I know this last bit has nothing to do with illiterate college athletes, but it's related in a redneck family tree sort of way.

9:09 PM  
Anonymous Anonymous said...

"Can't young athletes go pro unless they've played for a university team?"

Depends on the sport. Baseball and hockey do not rely upon universities for their minor league systems, and thus there is a route other than college to get to the pros. Basketball and football have no such minor league systems, not in a practical sense, and thus need colleges to perform that role for them. The NFL, in fact, forbids people from playing in the league until three years after their high school class has graduated. Which means that if you want to play in the NFL, you need to play in college, or you end up three years rusty and behind on physical trianing, etc.

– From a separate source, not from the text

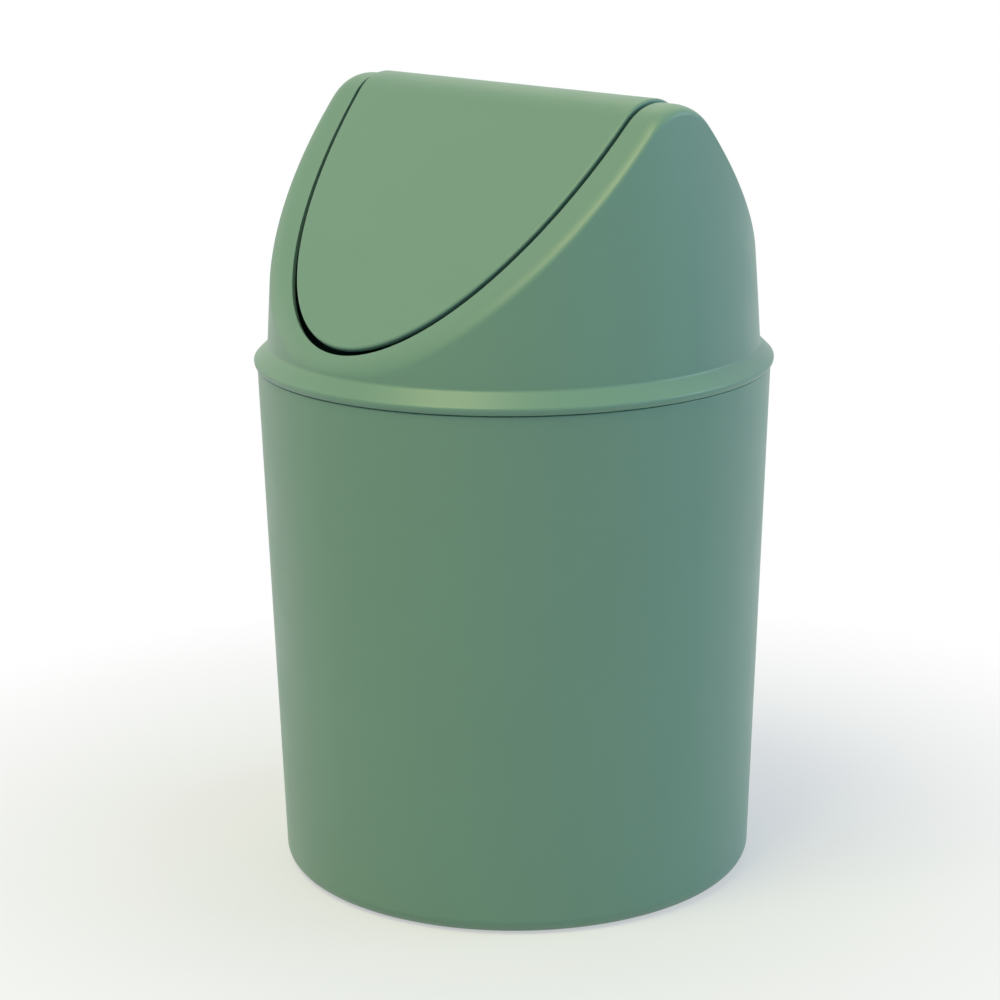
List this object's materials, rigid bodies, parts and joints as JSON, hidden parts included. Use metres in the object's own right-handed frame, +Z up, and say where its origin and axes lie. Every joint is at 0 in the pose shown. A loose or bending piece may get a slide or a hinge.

As for diverisfying colleges, there is nothing wrong with giving atheletes the chance to go to college. A lot of people take that route, and we are all better for it. The problem is that in the money sports there is little attempt to actually help the ahtletes learn anything. And when you consider that that has been the case for some of these kids since junior high, and when you consider that agents start sniffing around junior high kids on the playground and telling them that they are going to be millioniares when they get drafted, and you have a real problem.

11:26 AM  
Anonymous Anonymous said...

Having obtained one of my degrees from a Big 10 university, I'm hoping no one is expecting reform of the college system without some scrutiny of its feeder systems source and forward - the American high school system and ... the NFL.